1.5. Pays inclus dans l’enquête avec la taille de leur échantillon

Voir Annexe 1 pour les pays inclus dans l’enquête, les taux de réponse et la taille des échantillons obtenus. Les taux de réponse reçus par les études en Autriche, à Chypre, au Danemark, en Finlande, en Allemagne, en Grèce et aux Pays-Bas ont cependant été faibles, ce qui signifie que ces sept échantillons ne peuvent être considérés comme étant vraiment représentatifs des pratiques de leurs pays. Ce faible taux de réponse s’explique par le fait que l’étude a été mise en œuvre à une date peu propice, au cours de l’été.
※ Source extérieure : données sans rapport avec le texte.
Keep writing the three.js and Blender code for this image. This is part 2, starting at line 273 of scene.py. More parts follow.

Les plus petits échantillons permettent toutefois d’avoir un aperçu des problèmes auxquels sont confrontées les PME dans ces pays, bien que ce soit davantage au cas par cas, et c’est pourquoi ils ont été inclus dans l’enquête à des fins de comparaison. Lorsque l’analyse prend en compte toutes les PME dans l’ensemble de l’enquête, ces données font augmenter la taille de l’échantillon et contribuent au modèle d’enquête paneuropéen.
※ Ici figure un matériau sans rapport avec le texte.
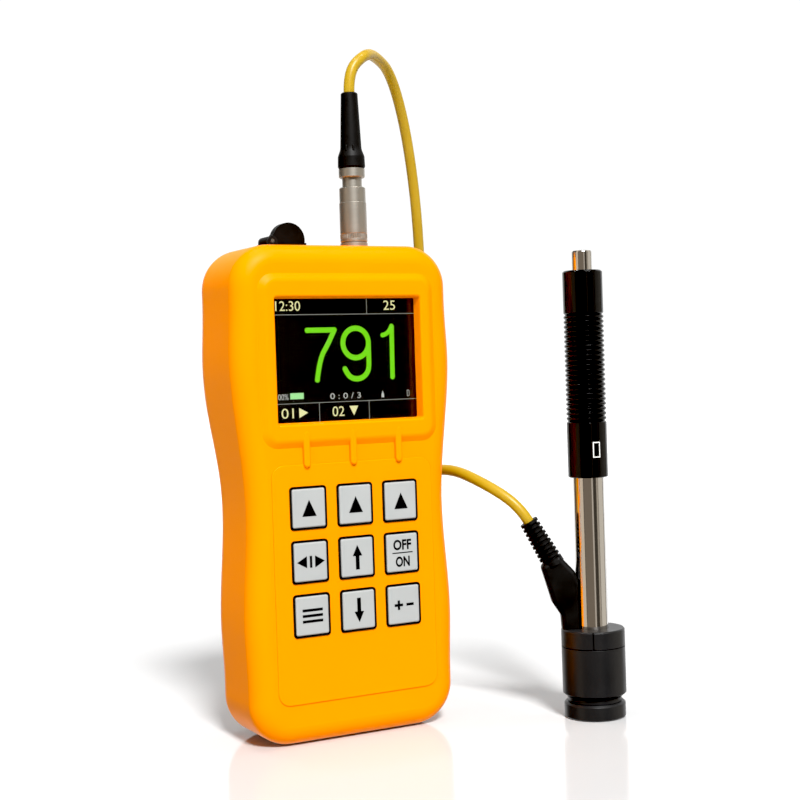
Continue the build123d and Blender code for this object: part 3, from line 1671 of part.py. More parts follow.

1.6. Enquête menée auprès des grandes entreprises L’enquête menée auprès des grandes entreprises s’est principalement intéressée à différentes séries de questions relatives aux politiques et pratiques linguistiques des entreprises multinationales pour pouvoir comparer celles-ci aux PME. Un échantillon représentatif de 30 grandes entreprises (souvent internationales) employant plus de 500 personnes a été interrogé par l’équipe de recherche d’ELAN. Elles devaient, pour satisfaire le critère de sélection, avoir une envergure internationale et commercialiser leurs produits ou services dans au moins 10 pays du monde. La liste complète des grandes entreprises est présentée à l’Annexe 4.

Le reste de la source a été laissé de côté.